Read the records below and copy each line that contains "frame".

Records that describe objects
* * * * * * * * *

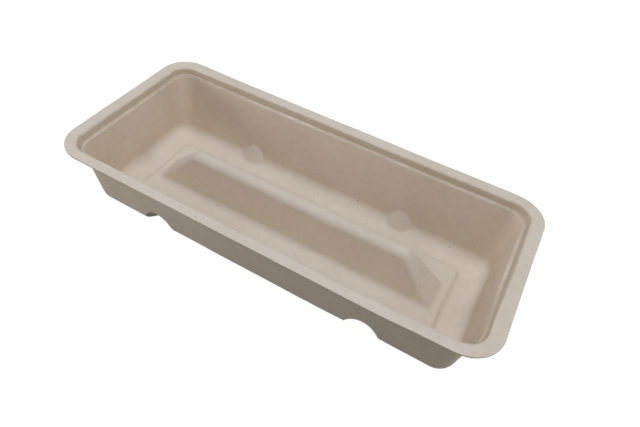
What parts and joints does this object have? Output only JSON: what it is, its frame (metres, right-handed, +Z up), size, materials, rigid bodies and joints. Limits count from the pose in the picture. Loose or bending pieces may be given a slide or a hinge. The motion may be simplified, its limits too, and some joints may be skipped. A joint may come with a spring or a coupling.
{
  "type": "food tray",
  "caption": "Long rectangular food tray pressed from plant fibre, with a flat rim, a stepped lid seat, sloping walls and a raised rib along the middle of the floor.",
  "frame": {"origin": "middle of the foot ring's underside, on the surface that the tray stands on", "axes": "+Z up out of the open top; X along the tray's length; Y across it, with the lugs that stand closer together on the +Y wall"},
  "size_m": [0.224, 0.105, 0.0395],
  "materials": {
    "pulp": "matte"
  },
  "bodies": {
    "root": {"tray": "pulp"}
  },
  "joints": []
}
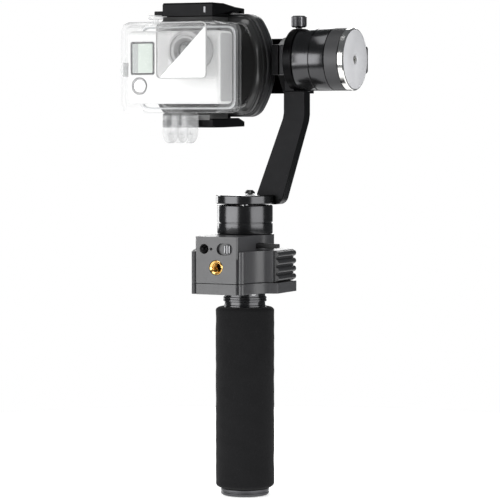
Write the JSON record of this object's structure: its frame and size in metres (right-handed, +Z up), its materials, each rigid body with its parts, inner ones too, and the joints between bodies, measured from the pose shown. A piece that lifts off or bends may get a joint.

* * * * * * * * *

_Exercise answer_:
What parts and joints does this object have? Output only JSON: what it is, its frame (metres, right-handed, +Z up), size, materials, rigid bodies and joints. Limits count from the pose in the picture. Loose or bending pieces may be given a slide or a hinge. The motion may be simplified, its limits too, and some joints may be skipped. A joint may come with a spring or a coupling.
  "frame": {"origin": "middle of the foot ring's underside, on the surface that the tray stands on", "axes": "+Z up out of the open top; X along the tray's length; Y across it, with the lugs that stand closer together on the +Y wall"},
Write the JSON record of this object's structure: its frame and size in metres (right-handed, +Z up), its materials, each rigid body with its parts, inner ones too, and the joints between bodies, measured from the pose shown. A piece that lifts off or bends may get a joint.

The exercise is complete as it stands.